Keasyikan ngobrol berdua..., yang lainnya kemana ya ?!
Lha? Iya, ya, baru nyadar nih. Mungkin kerna kita berdua sama2 cowok, bro, jadi gak menarik. Coba kalo yg diskusi susi dan susan, mungkin berebut yang mbales.....hahahahahahahahaha
gpp nih nanya-nanya mlulu..., mungkin ada petunjuk atau materi ntuk belajar dan menggunakan Fibonacci, Pivot Point, Murrey Math Line.
Gak apa2, bro. Paling juga saya kirim tagihannya.....wkwkwkwkwkwkwkwkwk
Kalo untuk materi mesti dipastikan dulu, perlu pake gambar gak? Secara kalo cuma tulisan saja kan cepet, tapi kalo minta pake gambar ya saya yang mesti minta waktu buat nyiapkan.
Tapi pada prinsipnya tiga2nya (fibonacci, pivot, dan murrey math) merupakan indikator support-and-resistance. Jadi, garis besar atau kasarnya, level di atas harga sekarang merupakan resistance, sedang dibawahnya merupakan support.

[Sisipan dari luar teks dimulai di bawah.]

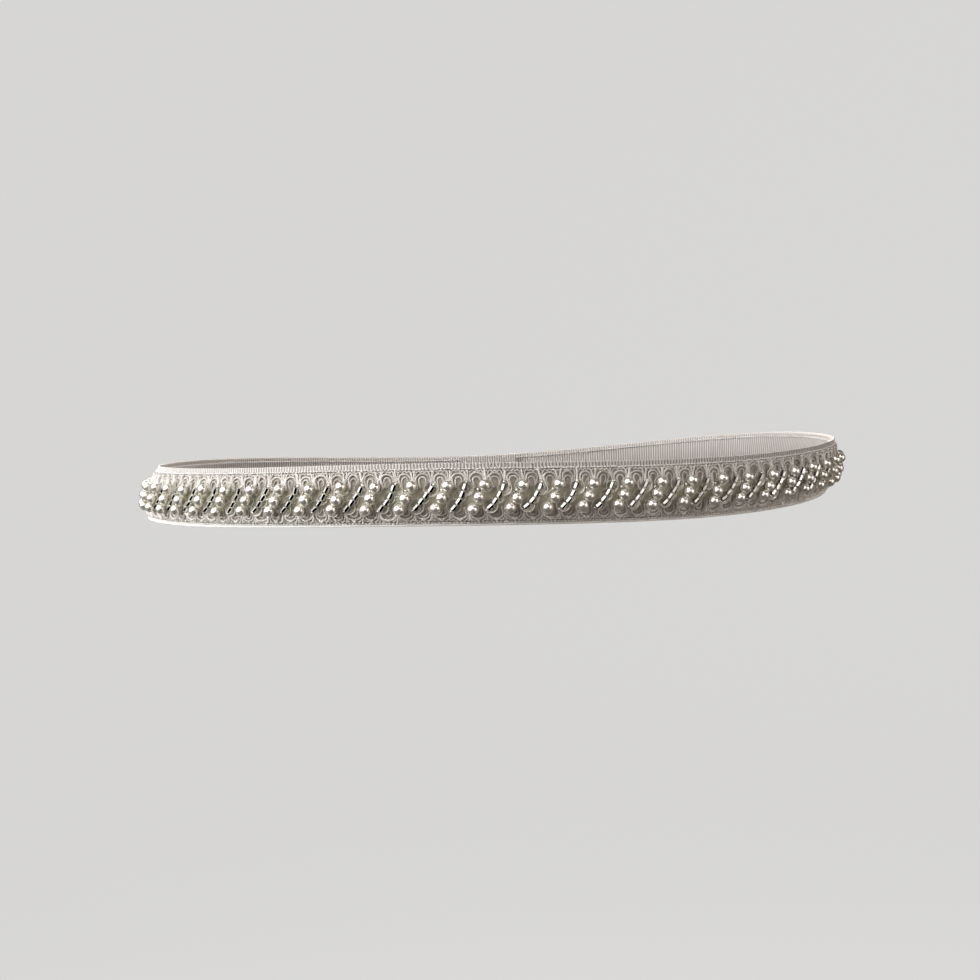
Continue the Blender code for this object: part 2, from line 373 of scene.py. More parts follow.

Keputusan untuk buka posisi berdasarkan pergerakan harga apakah memantul atau menembus level-level itu.
Kemudian adakah indikator pada metatrader yang menunjukan berapa sih jumlah trader pada saat kita trading.
pernyataan ini menjadi penting ketika saya mengibaratkan pasar forex ada kesamaan dengan pasar sembako walau komoditinya berbeda, relevansinya tentu kita harus cari pasar yang ramai banyak pengunjungnya, sehingga terjadi banyak transaksi disitu, rasa-rasanya maen trading hanya berdua ..., walau realitanya memang berdua dengan komputer. ketika maen game online kan ketahuan berapa member yang online.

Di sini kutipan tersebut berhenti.